Low shared that for big counties like Snohomish are awarded partial funding, but TIB realy helps smaller towns and cities where these would be shut out of grant processes.
“But like little, small towns of 100 or 200, TIB comes in and does everything. I mean, they funded 100%,” he said. “If we do a small community, we’ll resurface all the roads in that community if they need it.”
Friday’s meeting, held at Hotel Indigo in the Port of Everett Waterfront, was the first in five years to be hosted in Snohomish County. The meetings rotate locations throughout the state.
The Legislature created the Transportation Improvement Board to foster state investment in quality local transportation projects. According to its mission, the TIB funds high priority transportation projects in communities throughout the state to enhance the movement of people, goods and services. The funds come from the revenue generated by three cents of the statewide gas tax.
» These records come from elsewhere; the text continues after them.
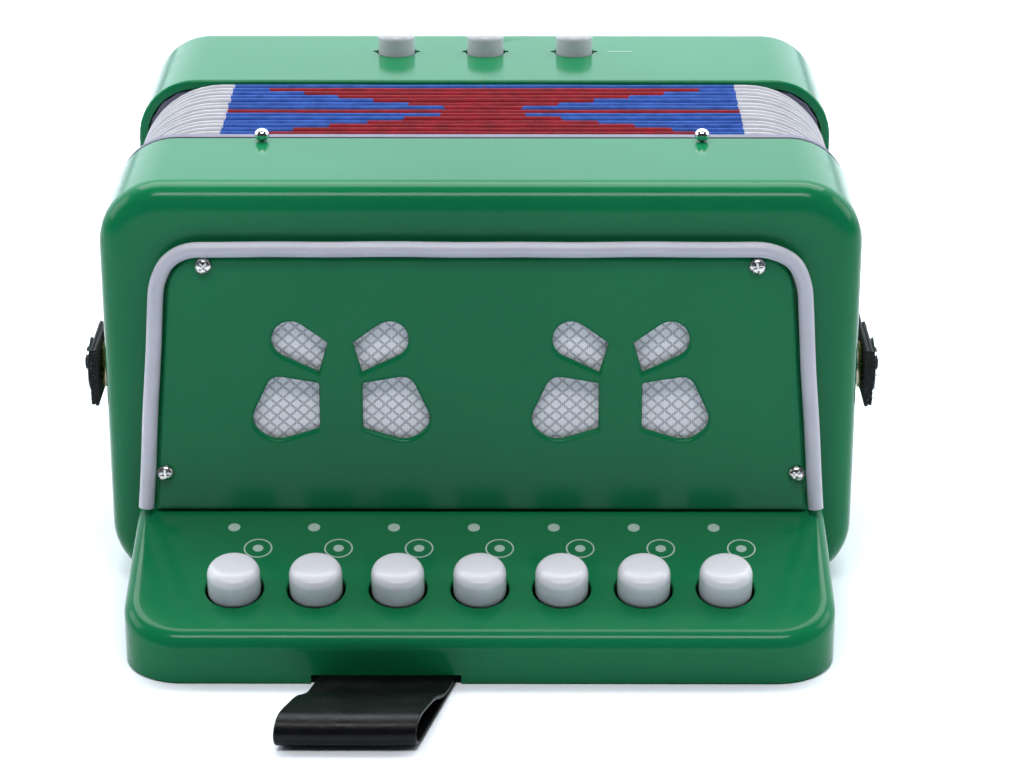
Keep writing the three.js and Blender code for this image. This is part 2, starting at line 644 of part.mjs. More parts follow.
function sideStraps() {
  const stations = 16;
  const tip = trebleFace + sideStrap.tipDepth;
  const low = snap.height - sideStrap.width / 2;
  const high = snap.height + sideStrap.width / 2;
  const wall = casing.halfWidth;
  for (const side of [-1, 1]) {
    const word = side < 0 ? 'left' : 'right';
    const inner = [];
    const outer = [];
    for (let k = 0; k <= stations; k += 1) {
      const y = hingeY + (tip - hingeY) * (k / stations);
      const x = wall + strapStand(y);
      const thick = y < snapY + 9 ? sideStrap.doubled : sideStrap.thick;
      inner.push(new THREE.Vector2(side * x, y));
      outer.push(new THREE.Vector2(side * (x + thick), y));
    }
    const out = new THREE.Vector3(side, 0, 0);
    const centre = (stand) => [side * (wall + stand), snapY, snap.height];
    const strap = extrudeZ(new THREE.Shape([...inner, ...outer.reverse()]), low, high)
      .subtract(rod(1.7, centre(0), centre(8), 16));
    piece(`side_strap_${word}`, strap, 'leather');
    const stand = sideStrap.stand;
    const cap = stand + sideStrap.doubled + GAP;
    const button = [
      [0, stand - 1.0], [5.4, stand - 1.0], [5.4, stand - GAP], [1.3, stand - GAP], [1.3, cap],
      [snap.radius - 0.4, cap], [snap.radius, cap + 0.5], [snap.radius - 0.3, cap + 1.2],
      [snap.radius - 2, cap + 1.8], [0, cap + snap.cap],
    ];
    piece(`snap_cap_${word}`, turned(button, centre(0), out), 'chrome');
    const stud = [[0, 0.12], [4.6, 0.12], [4.4, 0.5], [2.2, 0.6], [2.0, 1.0], [0, stand - 1.0 - GAP]];
    piece(`snap_stud_${word}`, turned(stud, centre(0), out), 'chrome');
    const keeper = roundedPolygon([
      [wall + 0.12, hingeY + GAP, 0], [wall + 0.12, hingeY + 8, 0], [wall + 1.8, hingeY + 8, 1],
      [wall + 2, hingeY + GAP, 0.5],
    ].map(([x, y, radius]) => [side * x, y, radius]));
    piece(`strap_keeper_${word}`, extrudeZ(keeper, low - 1.5, high + 1.5, 3), 'chrome');
  }
}

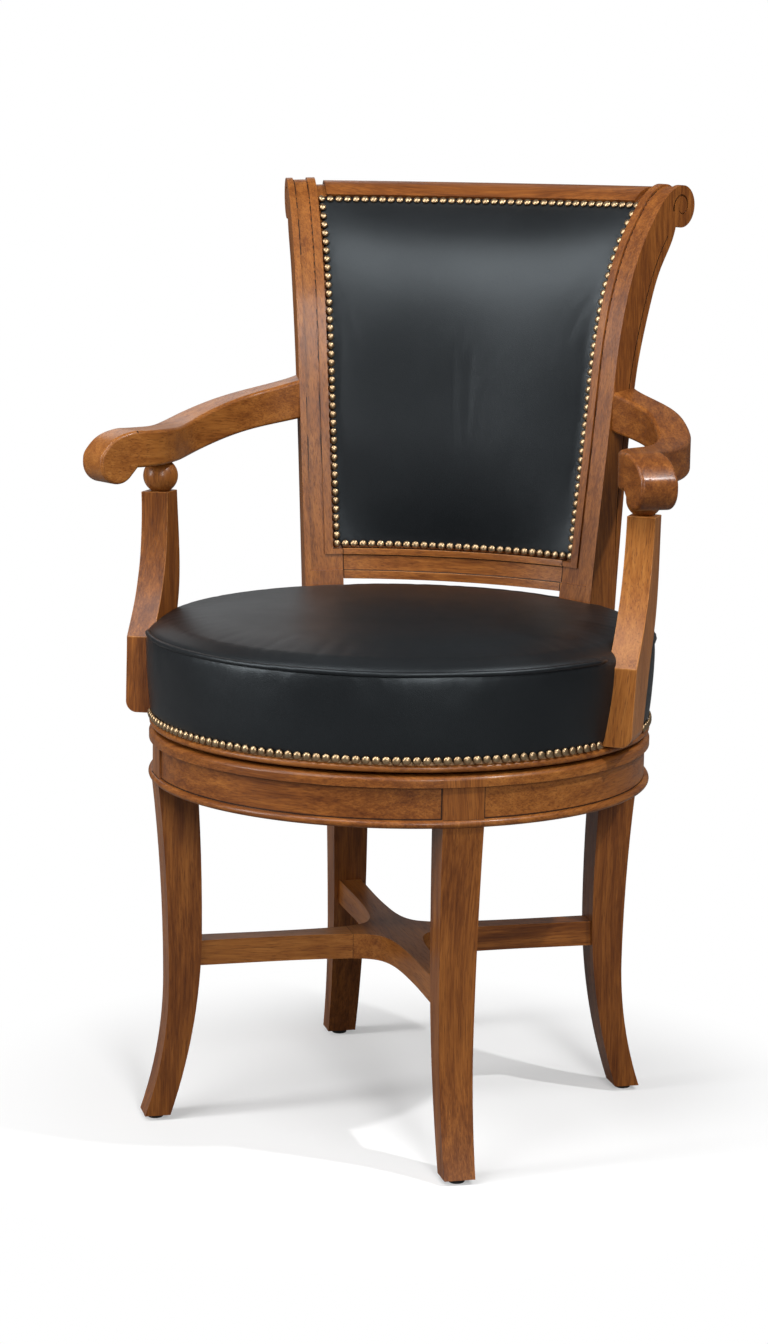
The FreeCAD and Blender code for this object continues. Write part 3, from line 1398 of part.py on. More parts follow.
welt_middle = border_foot_radius + S.border_swell * 0.72
welt = Part.makeTorus(float(welt_middle + S.welt_radius * 0.5), float(S.welt_radius),
                      point(0, 0, welt_height + S.welt_radius * 0.2))
welt = welt.cut(outer_cushion).cut(soft_room)
welt_parts = [solid for solid in welt.Solids if solid.Volume > float(S.welt_radius) ** 3]
piece("seat_welt", Part.makeCompound(welt_parts))

# domed nails

dome_radius = (float(S.nail_radius) ** 2 + float(S.nail_height) ** 2) / (2 * float(S.nail_height))


def nail(spot, outward):
    """A domed nail head standing on the given point."""
    ball_shape = Part.makeSphere(dome_radius, Vector(0, 0, float(S.nail_height) - dome_radius))
    reach = dome_radius * 2
    head = ball_shape.cut(box((-reach, -reach, -reach * 2), (reach, reach, 0)))
    head.Placement = FreeCAD.Placement(spot, FreeCAD.Rotation(Vector(0, 0, 1), outward))
    return head


def seat_nails():
    radius = float(border_foot_radius + S.border_swell * 0.07)
    height = float(border_foot + S.nail_line)
    count = int(2 * math.pi * radius / float(S.nail_pitch))
    made = []
    rooms = [shape.BoundBox for shape in soft_room.childShapes()]
    for k in range(count):
        angle = 2 * math.pi * k / count
        outward = Vector(math.cos(angle), math.sin(angle), 0)
        spot = outward * (radius + gap)
        spot.z = height
        reach = float(S.nail_radius)
        taken = False
        for room in rooms:
            across = room.XMin - reach < spot.x < room.XMax + reach
            along = room.YMin - reach < spot.y < room.YMax + reach
            taken = taken or across and along and room.ZMin < height + reach
        if not taken:
            made.append(nail(spot, outward))
    return made


def back_nail_row(point_at, start, end):
    """Nails at an even pitch along a line given by point_at(share)."""
    samples = [point_at(start + (end - start) * k / 60) for k in range(61)]
    length = sum((after - before).Length for before, after in zip(samples, samples[1:]))
    count = max(int(round(length / float(S.nail_pitch))), 1)
    return [start + (end - start) * k / count for k in range(count)]


def back_nails(depth, outward_sign, low, high, narrow):
    """Nails along the four edges of a panel of the back."""
    low, high = float(low), float(high)
    made = []

    def put(height, across):
        here = back_point(height, across, depth, narrow)
        step = float(S.fit)
        along = back_point(height + step, across, depth, narrow) - here
        share = step / float(S.post_width)
        sideways = back_point(height, across + share, depth, narrow) - here
        outward = along.cross(sideways).normalize() * outward_sign
        made.append(nail(here + outward * (soft * 2), outward))

    for across, start, end in ((-1, low, high), (1, high, low)):
        for height in back_nail_row(lambda h: back_point(h, across, depth, narrow), start, end):
            put(height, across)
    for height, start, end in ((high, -1, 1), (low, 1, -1)):
        for across in back_nail_row(lambda share: back_point(height, share, depth, narrow), start, end):
            put(height, across)
    return made


piece("seat_nails", Part.makeCompound(seat_nails()))

nail_inset = float(S.nail_radius) + soft
front_nails = back_nails(seat_depth - soft - leather, -1, leather_low + nail_inset + soft,
                         leather_high - nail_inset, nail_inset)
rear_inset = float(S.post_width - leather_start) + nail_inset + leather
rear_nails = back_nails(outside_skin_front + leather, 1, outside_low + nail_inset,
                        outside_high - nail_inset, rear_inset)

piece("back_post_right", post_right)
piece("back_post_left", mirrored(post_right))
piece("crest_rail", crest)
piece("bottom_rail", bottom_rail)
piece("back_dowels", Part.makeCompound(right_pins + [mirrored(pin) for pin in right_pins]))
piece("back_board", back_board)
piece("back_foam", back_foam)
piece("back_cover", back_cover)
piece("back_nails", Part.makeCompound(front_nails))
piece("outside_back_board", outside_board)
piece("outside_back_cover", outside_cover)
piece("outside_back_nails", Part.makeCompound(rear_nails))
right_bolts = post_bolt(bolt)
piece("back_post_bolts", Part.makeCompound(right_bolts + [mirrored(item) for item in right_bolts]))
piece("arm_right", arm_right)
piece("arm_left", mirrored(arm_right))
piece("arm_ball_right", arm_ball)
piece("arm_ball_left", mirrored(arm_ball))
piece("arm_post_right", arm_post_right)
piece("arm_post_left", mirrored(arm_post_right))
arm_bolts = arm_bolt(bolt)
piece("arm_post_bolts", Part.makeCompound(arm_bolts + [mirrored(item) for item in arm_bolts]))
arm_dowel = dowel(arm_dowel_spot, up, arm_dowel_length)
piece("arm_dowels", Part.makeCompound([arm_dowel, mirrored(arm_dowel)]))
right_screws = arm_screw(screw)
piece("arm_screws", Part.makeCompound(right_screws + [mirrored(item) for item in right_screws]))

# write every piece

doc.recompute()
for item in doc.Objects:
    if "Invalid" in item.State or "Error" in item.State:
        raise RuntimeError(f"{item.Name} failed")
os.makedirs("parts", exist_ok=True)
for item in nodes:
    shape = item.Shape
    if shape.isNull() or not shape.isValid() or not shape.Solids:
        raise RuntimeError(f"{item.Label} has no sound solid")
    shape.exportStep(f"parts/{item.Label}.step")
    print(item.Label, len(shape.Solids), round(shape.Volume))
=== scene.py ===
"""Looks of the swivel dining armchair: finished wood, black leather, brass nails.

Metres, +Z up, origin on the floor under the swivel axis, seat front towards -Y.
"""
import math

import bmesh
import bpy
import numpy as np
from mathutils import Matrix, Vector, kdtree
from mathutils.bvhtree import BVHTree


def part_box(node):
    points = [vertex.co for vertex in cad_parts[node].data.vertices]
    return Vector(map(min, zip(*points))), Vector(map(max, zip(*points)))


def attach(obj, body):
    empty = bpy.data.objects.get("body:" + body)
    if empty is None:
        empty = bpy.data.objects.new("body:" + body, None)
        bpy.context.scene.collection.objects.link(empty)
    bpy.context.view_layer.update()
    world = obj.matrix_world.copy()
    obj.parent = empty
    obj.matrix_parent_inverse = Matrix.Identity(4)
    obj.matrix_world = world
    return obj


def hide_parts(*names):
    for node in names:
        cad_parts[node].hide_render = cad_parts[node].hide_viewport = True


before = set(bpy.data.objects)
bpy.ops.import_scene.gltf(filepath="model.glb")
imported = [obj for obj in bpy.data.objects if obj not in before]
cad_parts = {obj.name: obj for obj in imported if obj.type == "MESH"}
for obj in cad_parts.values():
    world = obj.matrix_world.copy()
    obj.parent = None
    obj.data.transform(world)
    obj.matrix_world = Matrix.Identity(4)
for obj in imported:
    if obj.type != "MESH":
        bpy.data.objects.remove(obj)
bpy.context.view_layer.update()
scene = bpy.context.scene

BASE, SEAT = "base", "seat"


# node trees

class Value:
    """A socket's number, usable in sums."""

    def __init__(self, tree, socket):
        self.tree = tree
        self.socket = socket

    def math(self, operation, *others, **settings):
        terms = dict(enumerate((self,) + others))
        return self.tree.node("ShaderNodeMath", {"operation": operation, **settings}, terms)[0]

    def __add__(self, other):
        return self.math("ADD", other)

    def __sub__(self, other):
        return self.math("SUBTRACT", other)

    def __rsub__(self, other):
        return self.math("MULTIPLY_ADD", -1.0, other)

    def __mul__(self, other):
        return self.math("MULTIPLY", other)

    def __pow__(self, other):
        return self.math("POWER", other)

    def clamped(self):
        return self.math("ADD", 0.0, use_clamp=True)

    __radd__ = __add__
    __rmul__ = __mul__


class Made:
    """A node whose outputs are read by name or number."""

    def __init__(self, tree, item):
        self.tree = tree
        self.item = item

    def __getitem__(self, key):
        return Value(self.tree, self.item.outputs[key])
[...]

The 21-member TIB Board is composed of six city members, six county members (County Road Administration Board [CRAB] member is ex officio), two Washington State Department of Transportation (WSDOT) officials, two transit representatives, a private sector representative, a member representing the ports, a Governor appointee, a member representing non-motorized transportation, and a member representing special needs transportation. Board members are appointed by the Secretary of Transportation to four-year staggered terms apart from the CRAB representative and the Governor’s appointee.
Over its 37 years, TIB has disbursed $3.6 billion to 5,430 projects in Washington state.